Consider briefly a sports example, from basketball:
It’s time to practice skills. I am weaker at free throws. My teammate needs to practice mid-range counters, working on his pivot foot. In these instances we are used to the idea that coaches can set us to work practicing our weaknesses, giving feedback on form, footwork, etc.
Here is part of how Deliberate Practice is explained in Ontario’s High Impact Instructional Practices in Mathematics (2020) document:
Here are some ideas about how deliberate practice can be applied to mathematics education along with examples:
Identifying Weaknesses:
Deliberate practice begins by identifying specific weaknesses in mathematical understanding or skills. This could include difficulties with specific operations (e.g., multiplication), understanding certain concepts (e.g., fractions), or struggling with problem-solving. Once you have identified weaknesses, you can advise on what and how to practice.
Focused and Challenging Exercises:
Once weaknesses are identified, deliberate practice involves engaging in focused and challenging exercises that target those specific areas. For example, a student struggling with multiplication might engage in a series of progressively complex multiplication problems, or engage in targeted activities to build an understanding of underlying concepts (groupings for example, or using an array).
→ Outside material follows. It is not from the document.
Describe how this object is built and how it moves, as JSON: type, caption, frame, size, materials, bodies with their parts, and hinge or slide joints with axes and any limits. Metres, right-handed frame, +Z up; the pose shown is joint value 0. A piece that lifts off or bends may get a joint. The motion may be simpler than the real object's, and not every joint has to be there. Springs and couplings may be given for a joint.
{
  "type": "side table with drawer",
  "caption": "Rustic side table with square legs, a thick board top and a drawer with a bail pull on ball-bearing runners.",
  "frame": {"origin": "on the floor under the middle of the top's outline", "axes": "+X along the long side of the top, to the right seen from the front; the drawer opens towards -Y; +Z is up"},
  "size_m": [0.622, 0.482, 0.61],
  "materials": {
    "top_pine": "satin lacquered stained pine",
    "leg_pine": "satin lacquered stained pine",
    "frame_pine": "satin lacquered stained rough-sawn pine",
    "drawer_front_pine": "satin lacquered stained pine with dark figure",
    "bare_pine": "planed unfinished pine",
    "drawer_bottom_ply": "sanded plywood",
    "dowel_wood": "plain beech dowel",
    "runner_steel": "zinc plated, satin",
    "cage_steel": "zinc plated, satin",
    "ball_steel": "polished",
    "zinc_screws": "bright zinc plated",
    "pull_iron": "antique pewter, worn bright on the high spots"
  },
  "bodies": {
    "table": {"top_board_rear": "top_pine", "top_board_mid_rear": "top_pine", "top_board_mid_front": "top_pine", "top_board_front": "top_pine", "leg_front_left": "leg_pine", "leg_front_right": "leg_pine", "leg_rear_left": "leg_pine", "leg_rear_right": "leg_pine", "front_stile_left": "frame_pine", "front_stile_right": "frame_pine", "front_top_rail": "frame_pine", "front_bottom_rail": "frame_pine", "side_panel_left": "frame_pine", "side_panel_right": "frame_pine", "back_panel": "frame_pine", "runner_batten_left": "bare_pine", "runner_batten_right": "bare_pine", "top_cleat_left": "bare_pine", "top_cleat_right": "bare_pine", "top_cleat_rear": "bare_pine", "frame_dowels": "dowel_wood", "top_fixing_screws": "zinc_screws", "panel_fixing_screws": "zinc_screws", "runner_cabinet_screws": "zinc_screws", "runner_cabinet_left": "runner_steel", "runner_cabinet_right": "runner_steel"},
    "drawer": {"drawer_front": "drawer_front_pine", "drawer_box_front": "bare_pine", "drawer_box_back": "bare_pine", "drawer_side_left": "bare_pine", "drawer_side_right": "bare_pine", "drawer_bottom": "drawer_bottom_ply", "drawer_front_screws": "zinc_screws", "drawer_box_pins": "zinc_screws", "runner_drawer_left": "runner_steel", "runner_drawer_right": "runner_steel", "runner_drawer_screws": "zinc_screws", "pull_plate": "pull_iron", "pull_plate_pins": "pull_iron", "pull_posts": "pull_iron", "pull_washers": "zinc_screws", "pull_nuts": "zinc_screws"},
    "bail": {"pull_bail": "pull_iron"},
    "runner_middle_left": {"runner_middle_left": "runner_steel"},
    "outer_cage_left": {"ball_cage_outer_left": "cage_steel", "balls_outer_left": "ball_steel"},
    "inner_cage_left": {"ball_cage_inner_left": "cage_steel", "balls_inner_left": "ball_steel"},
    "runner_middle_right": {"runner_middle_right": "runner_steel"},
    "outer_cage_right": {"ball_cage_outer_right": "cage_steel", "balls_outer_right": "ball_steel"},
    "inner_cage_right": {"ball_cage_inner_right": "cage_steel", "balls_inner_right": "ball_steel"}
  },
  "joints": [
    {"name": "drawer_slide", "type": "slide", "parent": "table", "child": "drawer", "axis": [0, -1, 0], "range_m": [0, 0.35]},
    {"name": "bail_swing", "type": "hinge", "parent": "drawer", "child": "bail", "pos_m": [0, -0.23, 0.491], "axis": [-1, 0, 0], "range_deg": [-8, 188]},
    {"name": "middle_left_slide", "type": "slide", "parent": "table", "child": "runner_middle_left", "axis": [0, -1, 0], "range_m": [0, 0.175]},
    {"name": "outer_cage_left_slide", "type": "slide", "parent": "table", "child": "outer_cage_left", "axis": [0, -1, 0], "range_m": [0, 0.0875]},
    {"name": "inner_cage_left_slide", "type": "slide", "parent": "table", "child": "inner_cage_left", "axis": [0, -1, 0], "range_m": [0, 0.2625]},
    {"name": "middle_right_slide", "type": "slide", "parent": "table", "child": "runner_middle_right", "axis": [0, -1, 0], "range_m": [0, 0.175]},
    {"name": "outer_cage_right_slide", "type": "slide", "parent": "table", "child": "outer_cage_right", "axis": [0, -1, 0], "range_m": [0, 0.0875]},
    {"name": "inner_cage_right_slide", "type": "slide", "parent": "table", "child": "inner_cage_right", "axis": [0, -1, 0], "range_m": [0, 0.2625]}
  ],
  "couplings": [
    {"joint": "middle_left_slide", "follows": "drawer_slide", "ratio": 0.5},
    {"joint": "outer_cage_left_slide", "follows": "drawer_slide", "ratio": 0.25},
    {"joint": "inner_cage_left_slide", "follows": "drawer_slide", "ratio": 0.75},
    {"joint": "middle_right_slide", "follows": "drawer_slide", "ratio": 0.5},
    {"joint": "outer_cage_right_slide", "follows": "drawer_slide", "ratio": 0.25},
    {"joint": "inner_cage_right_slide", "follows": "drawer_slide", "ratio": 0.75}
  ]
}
Repetition with Variation:
This is likely familiar to you if you grew up working from math textbooks. Deliberate practice often includes repetition with variation. In mathematics, this might involve practicing the same type of problem but with different numbers or structures. For instance, if a student is working on solving equations, they could practice solving equations with various coefficients and constants. In this example, it’s possible that a student might need feedback on a specific aspect of solving equations, or working with negative integer terms, for example.
Immediate Feedback:
Feedback is crucial in deliberate practice. Immediate feedback helps learners correct errors before they are solidified. Experienced math teachers often home in on specific errors as they occur. Here is one common one in primary grades: if rushed to the standard adding algorithm, students often need the steps broken down by building knowledge of place value. Often they also need additional practice with adding facts to 20, which are simple to practice.
Setting Specific Goals:
Deliberate practice is goal-oriented, and depending on the age of your students, you may need to help them notice they need to set goals. Perhaps this could mean, for example, helping them practice a tricky times table like the 7s, or perhaps this could mean working on 2-digit addition without regrouping as a scaffold to get to regrouping.
Incremental Progress:
Chunking is a well-established idea that fits with how humans learn. Deliberate practice involves incremental progress over time. This often means increasing the complexity of questions over time. Perhaps we can bring in the coaching analogy again-sports coaches are very adept at breaking skills down into component parts, and building those skills into a more “game-ready” package.
When deliberately targeting skills or concepts, you will notice that students improve steadily.
Reflection:
Regular reflection on performance is a key aspect of deliberate practice, which is to say that we can help our students to think about what they are learning.
The deliberate practice framework encourages a purposeful and continuous effort toward improvement and takes us far beyond a “one size fits all” approach. Note that Ericsson also talks of “naive” practice. Novice learners are naive, in that they often need guidance on what and how to practice. The more self-motivated form is called “purposeful” practice-like my son setting out to learn Spanish with an app assist from Duolingo. The expert practitioner, a teacher in this case, gives guidance and feedback that makes the practice deliberate and purposeful.